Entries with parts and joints
------------------------------------------------------------------------

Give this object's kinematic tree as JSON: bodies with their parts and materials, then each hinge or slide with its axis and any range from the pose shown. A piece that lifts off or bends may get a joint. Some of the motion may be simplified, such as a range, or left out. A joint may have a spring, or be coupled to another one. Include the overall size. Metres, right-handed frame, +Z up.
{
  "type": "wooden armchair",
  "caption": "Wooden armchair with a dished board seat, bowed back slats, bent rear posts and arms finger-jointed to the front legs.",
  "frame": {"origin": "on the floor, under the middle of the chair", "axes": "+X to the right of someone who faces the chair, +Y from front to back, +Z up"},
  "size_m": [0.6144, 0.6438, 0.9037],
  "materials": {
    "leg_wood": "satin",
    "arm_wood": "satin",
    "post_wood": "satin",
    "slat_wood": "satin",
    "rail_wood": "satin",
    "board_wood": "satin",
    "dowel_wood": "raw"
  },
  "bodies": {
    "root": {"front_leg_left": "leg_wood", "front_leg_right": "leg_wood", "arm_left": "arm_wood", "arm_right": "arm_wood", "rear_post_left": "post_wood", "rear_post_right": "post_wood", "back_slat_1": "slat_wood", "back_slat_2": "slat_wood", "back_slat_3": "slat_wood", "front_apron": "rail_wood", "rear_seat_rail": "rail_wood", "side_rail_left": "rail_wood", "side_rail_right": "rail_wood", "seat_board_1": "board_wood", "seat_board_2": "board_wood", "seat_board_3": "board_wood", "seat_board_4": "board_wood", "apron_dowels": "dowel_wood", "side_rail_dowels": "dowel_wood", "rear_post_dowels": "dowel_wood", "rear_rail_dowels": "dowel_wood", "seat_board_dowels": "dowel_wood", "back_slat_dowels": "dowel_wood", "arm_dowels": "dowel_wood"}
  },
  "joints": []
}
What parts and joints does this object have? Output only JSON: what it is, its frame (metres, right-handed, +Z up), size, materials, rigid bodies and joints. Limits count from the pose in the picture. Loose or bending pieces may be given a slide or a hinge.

------------------------------------------------------------------------

Repeat the preceding lines exactly, please, every one of them.

Give this object's kinematic tree as JSON: bodies with their parts and materials, then each hinge or slide with its axis and any range from the pose shown. A piece that lifts off or bends may get a joint. Some of the motion may be simplified, such as a range, or left out. A joint may have a spring, or be coupled to another one. Include the overall size. Metres, right-handed frame, +Z up.
{
  "type": "wooden armchair",
  "caption": "Wooden armchair with a dished board seat, bowed back slats, bent rear posts and arms finger-jointed to the front legs.",
  "frame": {"origin": "on the floor, under the middle of the chair", "axes": "+X to the right of someone who faces the chair, +Y from front to back, +Z up"},
  "size_m": [0.6144, 0.6438, 0.9037],
  "materials": {
    "leg_wood": "satin",
    "arm_wood": "satin",
    "post_wood": "satin",
    "slat_wood": "satin",
    "rail_wood": "satin",
    "board_wood": "satin",
    "dowel_wood": "raw"
  },
  "bodies": {
    "root": {"front_leg_left": "leg_wood", "front_leg_right": "leg_wood", "arm_left": "arm_wood", "arm_right": "arm_wood", "rear_post_left": "post_wood", "rear_post_right": "post_wood", "back_slat_1": "slat_wood", "back_slat_2": "slat_wood", "back_slat_3": "slat_wood", "front_apron": "rail_wood", "rear_seat_rail": "rail_wood", "side_rail_left": "rail_wood", "side_rail_right": "rail_wood", "seat_board_1": "board_wood", "seat_board_2": "board_wood", "seat_board_3": "board_wood", "seat_board_4": "board_wood", "apron_dowels": "dowel_wood", "side_rail_dowels": "dowel_wood", "rear_post_dowels": "dowel_wood", "rear_rail_dowels": "dowel_wood", "seat_board_dowels": "dowel_wood", "back_slat_dowels": "dowel_wood", "arm_dowels": "dowel_wood"}
  },
  "joints": []
}
What parts and joints does this object have? Output only JSON: what it is, its frame (metres, right-handed, +Z up), size, materials, rigid bodies and joints. Limits count from the pose in the picture. Loose or bending pieces may be given a slide or a hinge.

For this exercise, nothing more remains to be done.